WHAT YOU ARE ASKED TO DO:
Count the lines below that contain the word "axes", and report only that number.
* Start INPUT FOR THIS TASK *
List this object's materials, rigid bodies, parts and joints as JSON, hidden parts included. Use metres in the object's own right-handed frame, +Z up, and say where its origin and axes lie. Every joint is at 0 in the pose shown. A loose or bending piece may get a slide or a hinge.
* End INPUT FOR THIS TASK *
* Start INPUT FOR THIS TASK *
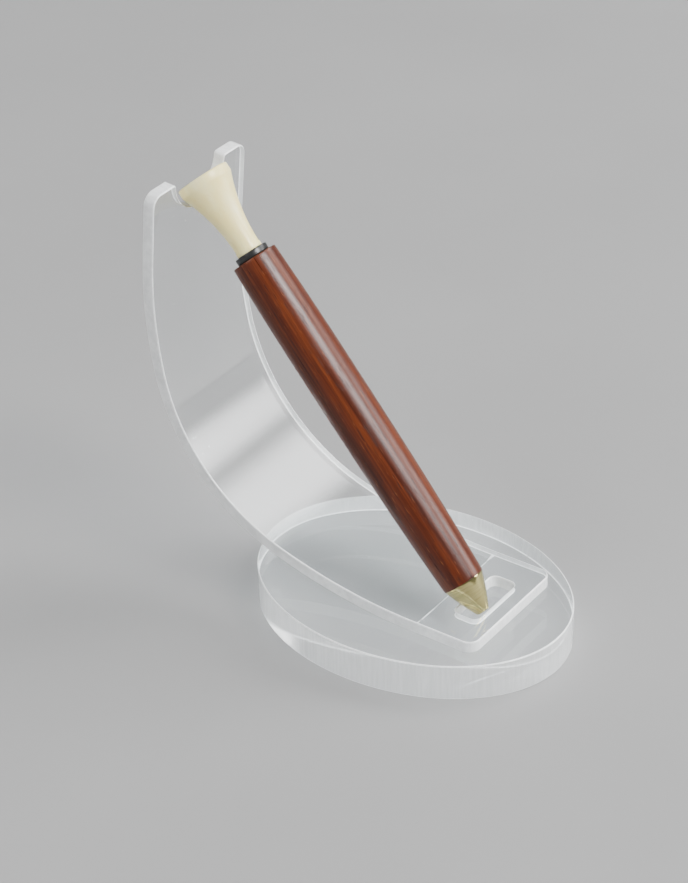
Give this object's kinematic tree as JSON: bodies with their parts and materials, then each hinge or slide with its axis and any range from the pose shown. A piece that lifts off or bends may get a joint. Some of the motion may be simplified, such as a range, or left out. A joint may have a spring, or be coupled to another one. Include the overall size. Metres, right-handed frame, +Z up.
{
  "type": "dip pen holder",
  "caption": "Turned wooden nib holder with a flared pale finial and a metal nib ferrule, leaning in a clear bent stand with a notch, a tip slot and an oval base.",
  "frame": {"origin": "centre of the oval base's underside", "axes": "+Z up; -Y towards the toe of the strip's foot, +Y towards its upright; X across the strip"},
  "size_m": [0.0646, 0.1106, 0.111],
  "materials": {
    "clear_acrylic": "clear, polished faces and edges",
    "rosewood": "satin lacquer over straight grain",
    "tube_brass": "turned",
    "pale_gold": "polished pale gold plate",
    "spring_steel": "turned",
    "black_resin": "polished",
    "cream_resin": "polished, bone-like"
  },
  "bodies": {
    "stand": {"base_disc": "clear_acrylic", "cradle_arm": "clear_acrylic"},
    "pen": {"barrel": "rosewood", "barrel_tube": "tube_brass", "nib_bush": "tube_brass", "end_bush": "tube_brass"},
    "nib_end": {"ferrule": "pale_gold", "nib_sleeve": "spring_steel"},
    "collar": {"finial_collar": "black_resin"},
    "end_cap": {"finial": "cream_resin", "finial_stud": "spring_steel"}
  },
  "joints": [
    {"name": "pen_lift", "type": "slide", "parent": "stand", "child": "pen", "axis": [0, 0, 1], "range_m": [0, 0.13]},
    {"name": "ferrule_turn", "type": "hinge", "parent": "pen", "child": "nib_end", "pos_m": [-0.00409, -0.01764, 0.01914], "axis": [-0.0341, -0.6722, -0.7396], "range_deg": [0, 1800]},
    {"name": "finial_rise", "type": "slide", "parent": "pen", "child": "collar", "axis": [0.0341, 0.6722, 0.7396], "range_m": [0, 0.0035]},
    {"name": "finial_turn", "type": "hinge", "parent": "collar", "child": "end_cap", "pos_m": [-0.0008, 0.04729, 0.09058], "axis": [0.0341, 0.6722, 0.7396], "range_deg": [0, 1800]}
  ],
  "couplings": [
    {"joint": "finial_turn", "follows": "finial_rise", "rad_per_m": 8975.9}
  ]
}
* End INPUT FOR THIS TASK *
FINISHED TASK:
2